The missile was granted Milestone C approval for Low Rate Initial Production (LRIP) in September 2008. The Independent Operational Test and Evaluation (IOT&E) commenced in the middle of 2009.
The hardware and software deficiencies discovered in developmental testing and during its first IOT&E attempt in Q4 2010 were corrected during developmental testing. An integrated developmental / operational test (IT) period was concluded by July 2011. An operational test readiness review was conducted by The Operational Test Authority in July 2011.
By September 2011, the US Navy completed 40% of planned operational test flights, accumulating over 150 hours of missile operating time.
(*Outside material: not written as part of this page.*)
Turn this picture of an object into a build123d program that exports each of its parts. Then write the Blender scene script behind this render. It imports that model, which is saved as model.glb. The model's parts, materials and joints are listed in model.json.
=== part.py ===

It fired a total of four missiles at actual and simulated threat targets and emitters during the IT and IOT&E in 2011. AARGM’s system maturity and reliability were checked in more than 200 Beech King Air flight tests and 58 Captive Carriage FA-18 tests conducted against a wide range of targets.
ATK received a $96.2m contract from the US Navy for the third FRP of the AARGM in August 2014. The FRP Lot 4 and Lot 5 contracts were awarded in September 2015 and April 2016 respectively.
In September 2017, the US Navy placed a $350m contract with Orbital ATK for the sixth FRP of AARGM.
Northrop Grumman received a contract worth $171m for FRP Lot 7 of AGM-88E AARGM from the US Navy in October 2018. The contract provides advanced capabilities to the warfighters of the US as well as Italy and Royal Australia against counter surface-to-air threats.
The Italian Air Force completed the operation testing of the missile system integrated in their Tornado Electronic Combat and Reconnaissance (ECR) aircraft in October 2018.
A $167m contract for FRP Lot 8 of AGM-88E AARGM was awarded in July 2019, while the Lot 9 FRP contract worth $165m was awarded in April 2020.The delivery of 1,000th AARGM was made in December 2019.
The AARGM incorporates a new guidance section and modified control section combined with Rocket Motor and Warhead Section, wings and fins of HARM. The missile uses a multi-mode seeker to counter enemy shut-down capability.
The fire and forget capability of the missile allows weapon engagement at sufficient stand-off ranges. The Weapon Impact Assessment (WIA) subsystem supports battle damage assessment decisions by transferring impact assessment data prior to an impact.
The missile has a length of 417cm, a diameter of 25.4cm and a wingspan of 112cm. The weight of the missile is 361kg. It can intercept targets within the range of 60+ nm while travelling at a speed of Mach 2+.
The AARGM can be integrated on the FA-18 C/D, FA-18 E/F, EA-18 G, and Tornado ECR aircraft. It is also compatible with F-35, EA-6B, and F-16 aircraft.
The AGM-88E is equipped with an advanced multi-sensor system comprising a Millimetre Wave (MMW) terminal seeker, advanced Anti-Radiation Homing (ARH) receiver and Global Positioning System / Inertial Navigation System (GPS/INS). The system can quickly engage traditional and advanced enemy air defence targets, as well as non-radar time-sensitive strike targets.
The missile receives tactical intelligence information through an embedded Integrated Broadcast System Receiver (IBS-R). The IBS delivers situational awareness information and second source confirmation for the war-fighters. The missile transfers real-time weapon impact assessment reports. It offers extended-range engagement, as well as organic, in-cockpit emitter targeting capability, and situational awareness.
The AGM-88E AARGM is powered by an AGM-88 rocket motor using a Thiokol dual-thrust solid propellant.
In January 2018, the US Navy contracted Orbital ATK for the extended range version of AARGM, Advanced Anti-Radiation Guided Missile-Extended Range (AARGM-ER).
The critical design review of the AARGM-ER was completed in June 2020, following the successful design verification tests of key components of the missile including rocket motor and warhead.
Equipped with new rocket motor and warhead, the ARGM-ER aims to provide advanced capability to defeat long-range adversary air defence systems. It can be integrated on the aircraft such as F/A-18E/F, EA-18G, and F-35A/B/C.